PROBLEM DESCRIPTION – Restate verbatim the lines between the one holding "0.0, z), members)" and the one holding "zip(*points))), Vector(map(max, zip(*points)))", both included, and no others.

DATA EXTRACT –
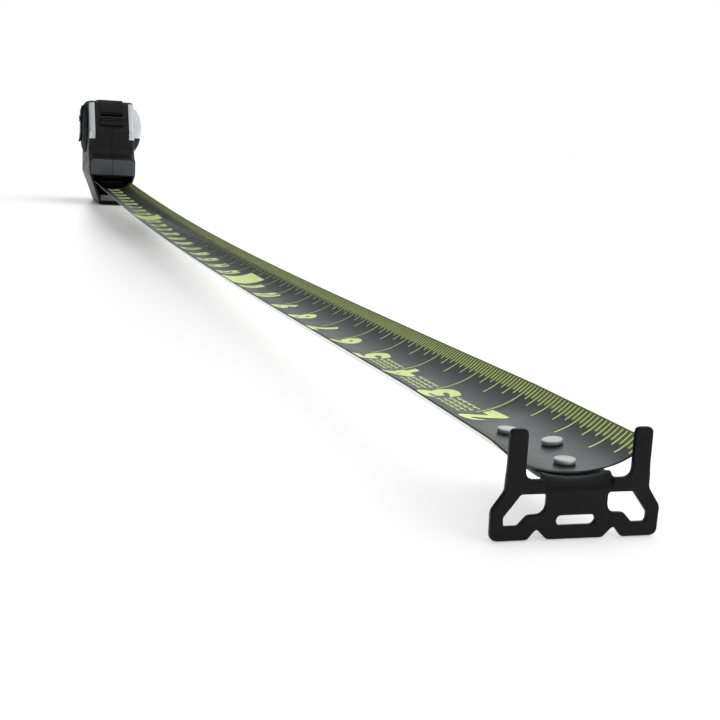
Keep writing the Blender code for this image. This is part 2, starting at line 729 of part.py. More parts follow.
def end_hook():
    hook = prism("end_hook", hook_outline(), HOOK_X - HOOK_THICKNESS, HOOK_X, UP_X)
    add(hook, hook_tang())
    for side in (-1, 1):
        tool = prism(f"end_hook_opening_{side + 1}", hook_opening(side), HOOK_X - 5 * MM, HOOK_X + 5 * MM, UP_X)
        cut(hook, tool)
    slot_half = 3.7 * MM - 0.9 * MM
    placed = [(y - slot_half, z + EDGE_Z - 13.05 * MM) for y, z in stadium(0.9 * MM, 2 * slot_half, 6)]
    cut(hook, prism("end_hook_slot", placed, HOOK_X - 5 * MM, HOOK_X + 5 * MM, UP_X))
    for k, (back, s) in enumerate(RIVETS):
        outline = stadium(RIVET_HOLE, HOOK_FLOAT, 6)
        frame = section_frame(back * MM, s * MM)
        cut(hook, prism(f"end_hook_rivet_slot_{k}", outline, -6 * MM, 1 * MM, frame))
    return hook


# Thumb lock -------------------------------------------------------------------------------------


def slope_axes():
    up = direction(SLOPE_FOOT, SHOULDER)
    return up, Vector((up.y, -up.x))


def on_slope(u, n):
    """(x, z) of a point u up the sloping face from its foot and n out from it."""
    up, out = slope_axes()
    place = Vector(SLOPE_FOOT) + up * u + out * n
    return place.x, place.y


def thumb_button():
    """The ridged button on the sloping face."""
    end = BUTTON_START + BUTTON_LENGTH
    crest, root = 3.4 * MM, 2.4 * MM
    ridges = 3
    pitch = (BUTTON_LENGTH - 2.4 * MM) / ridges
    outline = [(end, GAP), (BUTTON_START, GAP), (BUTTON_START, 1.9 * MM), (BUTTON_START + 0.8 * MM, root)]
    for k in range(ridges):
        start = BUTTON_START + 1.2 * MM + k * pitch
        outline += [(start, root), (start + 0.35 * pitch, crest), (start + 0.65 * pitch, crest)]
    outline += [(end - 0.8 * MM, root), (end, 1.9 * MM)]
    placed = [on_slope(u, n) for u, n in outline]
    return prism("thumb_button", placed, -BUTTON_HALF, BUTTON_HALF, UP_Y)


def lock_arm():
    """The arm behind the front wall: a stem through the slot at its top, a foot over the blade below."""
    back, front = 25.2 * MM, 27.0 * MM
    foot_low, foot_high, foot_front = PAD_TOP + GAP, 19.0 * MM, 33.9 * MM
    outline = [
        on_slope(10.5 * MM, -2.6 * MM),
        on_slope(10.5 * MM, -4.2 * MM),
        on_slope(2.0 * MM, -4.4 * MM),
        (back, 58.0 * MM),
        (back, foot_low),
        (foot_front, foot_low),
        (foot_front, foot_high),
        (front, foot_high + 1.6 * MM),
        (front, 60.0 * MM),
        on_slope(2.0 * MM, -2.6 * MM),
    ]
    arm = prism("lock_arm", outline, -ARM_HALF, ARM_HALF, UP_Y)
    low, high = STEM_START, STEM_START + STEM_LENGTH
    stem = [on_slope(u, n) for u, n in ((low, -4.0 * MM), (high, -4.0 * MM), (high, 0.0), (low, 0.0))]
    add(arm, prism("lock_arm_stem", stem, -STEM_HALF, STEM_HALF, UP_Y))
    return arm


def brake_pad():
    """A saddle shaped like the blade's section, with a groove along its middle for the rivet heads."""
    radius = BLADE_RADIUS - GAP - 0.1 * MM
    centre = MOUTH_VALLEY_Z + BLADE_RADIUS
    groove = MOUTH_VALLEY_Z + PAD_GROOVE
    outline = [(y, centre - math.sqrt(radius**2 - y * y)) for y in spread(-PAD_HALF, -PAD_GROOVE_HALF, 4)]
    outline += [(-PAD_GROOVE_HALF, groove), (PAD_GROOVE_HALF, groove)]
    outline += [(y, centre - math.sqrt(radius**2 - y * y)) for y in spread(PAD_GROOVE_HALF, PAD_HALF, 4)]
    outline += [(PAD_HALF, PAD_TOP), (-PAD_HALF, PAD_TOP)]
    return prism("brake_pad", outline, *PAD_X, UP_X)


# Assembly ---------------------------------------------------------------------------------------


def clear_scene():
    for obj in list(bpy.data.objects):
        bpy.data.objects.remove(obj, do_unlink=True)


def material(name):
    colour, roughness, metallic = MATERIALS[name]
    made = bpy.data.materials.get(name) or bpy.data.materials.new(name)
    made.use_nodes = True
    shader = made.node_tree.nodes["Principled BSDF"]
    shader.inputs["Base Color"].default_value = (*colour, 1.0)
    shader.inputs["Roughness"].default_value = roughness
    shader.inputs["Metallic"].default_value = metallic
    return made


def group(name, place, members):
    """Parents pieces to an empty at their joint; members maps a material to its pieces."""
    empty = bpy.data.objects.new(name, None)
    bpy.context.scene.collection.objects.link(empty)
    empty.location = place
    bpy.context.view_layer.update()
    for slot, pieces in members:
        for piece in pieces:
            piece.data.materials.append(material(slot))
            piece.parent = empty
            piece.matrix_parent_inverse = empty.matrix_world.inverted()


def build_case():
    screws = [case_screw(k, x * MM, z * MM) for k, (x, z) in enumerate(CASE_SCREWS)]
    grip_left, grip_right, badge = side_pads()
    members = (
        ("black_shell", [case_shell("case_shell_left", -1), case_shell("case_shell_right", 1)]),
        ("rubber", [grip_left, grip_right, rubber_band()]),
        ("silver_trim", [badge, trim_strip("trim_strip_left", -1), trim_strip("trim_strip_right", 1)]),
        ("black_steel", [belt_clip(), clip_screw()]),
        ("steel", [*screws, mouth_wear_strip(), centre_post()]),
        ("spring_steel", [power_spring()]),
        ("blade_coating", [blade_extended()]),
    )
    group("case", (0.0, 0.0, 0.0), members)


def build_spool():
    members = (
        ("acetal", [spool_drum(), flange("spool_flange_left", -1), flange("spool_flange_right", 1)]),
        ("blade_coating", [blade_coil()]),
    )
    group("spool", (SPOOL_X, 0.0, SPOOL_Z), members)


def build_lock():
    x, z = on_slope(BUTTON_START, 0.0)
    members = (("lock_plastic", [thumb_button(), lock_arm()]), ("rubber", [brake_pad()]))
    group("lock", (x, 0.0, z), members)


def build_blade_end():
    rivets = [hook_rivet(k, back, s) for k, (back, s) in enumerate(RIVETS)]
    group("blade_end", (TIP_X, 0.0, EDGE_Z), (("blade_coating", [blade_tip()]), ("steel", rivets)))
    group("hook", (HOOK_X, 0.0, EDGE_Z), (("black_steel", [end_hook()]),))


clear_scene()
build_case()
build_spool()
build_lock()
build_blade_end()
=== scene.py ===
"""Looks of the tape measure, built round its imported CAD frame. Metres, +Z up, +X towards the hook."""

import json
import math

import bmesh
import bpy
from mathutils import Matrix, Vector

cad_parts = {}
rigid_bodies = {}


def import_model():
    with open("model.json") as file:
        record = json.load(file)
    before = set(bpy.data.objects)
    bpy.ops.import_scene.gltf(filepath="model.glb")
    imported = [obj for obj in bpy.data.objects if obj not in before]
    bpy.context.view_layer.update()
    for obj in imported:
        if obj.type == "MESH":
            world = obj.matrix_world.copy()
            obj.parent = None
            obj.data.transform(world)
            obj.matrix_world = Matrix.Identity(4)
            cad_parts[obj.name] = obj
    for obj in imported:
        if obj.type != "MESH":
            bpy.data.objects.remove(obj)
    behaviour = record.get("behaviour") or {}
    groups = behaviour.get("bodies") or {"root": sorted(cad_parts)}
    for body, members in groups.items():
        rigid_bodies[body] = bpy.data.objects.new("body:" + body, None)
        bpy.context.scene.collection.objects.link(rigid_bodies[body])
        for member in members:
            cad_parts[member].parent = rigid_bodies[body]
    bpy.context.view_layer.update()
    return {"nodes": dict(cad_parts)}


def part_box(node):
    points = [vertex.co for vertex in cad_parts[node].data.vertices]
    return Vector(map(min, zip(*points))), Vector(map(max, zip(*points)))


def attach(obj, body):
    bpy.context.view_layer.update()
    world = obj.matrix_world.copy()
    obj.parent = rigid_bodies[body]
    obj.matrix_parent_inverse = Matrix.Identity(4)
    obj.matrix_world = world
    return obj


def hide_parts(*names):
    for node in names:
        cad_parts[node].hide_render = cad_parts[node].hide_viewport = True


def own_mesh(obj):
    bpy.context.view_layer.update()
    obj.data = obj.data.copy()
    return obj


MM = 0.001

# Blade, as in the CAD model.
BLADE_WIDTH = 31.75 * MM
BLADE_RADIUS = 19.6 * MM
BLADE_THICKNESS = 0.3 * MM
BLADE_CORNER = 4.0 * MM  # radius of the end's corners
BLADE_SAG = 5.4 * MM
NOSE_X = 43.0 * MM
HOOK_X = 893.0 * MM
TIP_X = HOOK_X - 50.0 * MM
TIP_LIFT = 0.8 * MM  # how far the tang presses the tip's valley up
LIFT_HALF = 13.5 * MM  # half the width that it presses up, along the section
BLADE_END_GAP = 3.0 * MM  # from the blade's end to the hook's face
EDGE_Z = 16.3 * MM  # height of the blade's edges at the tip
MOUTH_EDGE_Z = 19.0 * MM
COIL_LOW = 25.7 * MM  # underside of the coil
COIL_GAP = 0.4 * MM
SPOOL_X = -8.0 * MM
ROUND_X = 25.0 * MM  # where the blade, flat on the coil, has taken its full curve
STRIP_END = TIP_X - 0.2 * MM
BLADE_END = HOOK_X - BLADE_END_GAP
TIP_CORNER_X = BLADE_END - BLADE_CORNER
CROWN = BLADE_RADIUS * (1 - math.cos(BLADE_WIDTH / 2 / BLADE_RADIUS))
VALLEY_Z = EDGE_Z - CROWN
MOUTH_VALLEY_Z = MOUTH_EDGE_Z - CROWN

# Hook, rivets and screws.
RIVETS = ((7.9, 0.9), (20.3, 4.3), (30.4, -0.4))  # mm back from the hook's face, mm along the section
BEND_STEP = (0.02 * MM, 0.08 * MM)  # range of the bend's small step behind the hook's face
COAT_GRAIN = 0.16 * MM
RECESS_DEPTH = 0.7 * MM
RECESS_TURN = 20  # degrees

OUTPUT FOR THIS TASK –
    group("lock", (x, 0.0, z), members)


def build_blade_end():
    rivets = [hook_rivet(k, back, s) for k, (back, s) in enumerate(RIVETS)]
    group("blade_end", (TIP_X, 0.0, EDGE_Z), (("blade_coating", [blade_tip()]), ("steel", rivets)))
    group("hook", (HOOK_X, 0.0, EDGE_Z), (("black_steel", [end_hook()]),))


clear_scene()
build_case()
build_spool()
build_lock()
build_blade_end()
=== scene.py ===
"""Looks of the tape measure, built round its imported CAD frame. Metres, +Z up, +X towards the hook."""

import json
import math

import bmesh
import bpy
from mathutils import Matrix, Vector

cad_parts = {}
rigid_bodies = {}


def import_model():
    with open("model.json") as file:
        record = json.load(file)
    before = set(bpy.data.objects)
    bpy.ops.import_scene.gltf(filepath="model.glb")
    imported = [obj for obj in bpy.data.objects if obj not in before]
    bpy.context.view_layer.update()
    for obj in imported:
        if obj.type == "MESH":
            world = obj.matrix_world.copy()
            obj.parent = None
            obj.data.transform(world)
            obj.matrix_world = Matrix.Identity(4)
            cad_parts[obj.name] = obj
    for obj in imported:
        if obj.type != "MESH":
            bpy.data.objects.remove(obj)
    behaviour = record.get("behaviour") or {}
    groups = behaviour.get("bodies") or {"root": sorted(cad_parts)}
    for body, members in groups.items():
        rigid_bodies[body] = bpy.data.objects.new("body:" + body, None)
        bpy.context.scene.collection.objects.link(rigid_bodies[body])
        for member in members:
            cad_parts[member].parent = rigid_bodies[body]
    bpy.context.view_layer.update()
    return {"nodes": dict(cad_parts)}


def part_box(node):
    points = [vertex.co for vertex in cad_parts[node].data.vertices]
    return Vector(map(min, zip(*points))), Vector(map(max, zip(*points)))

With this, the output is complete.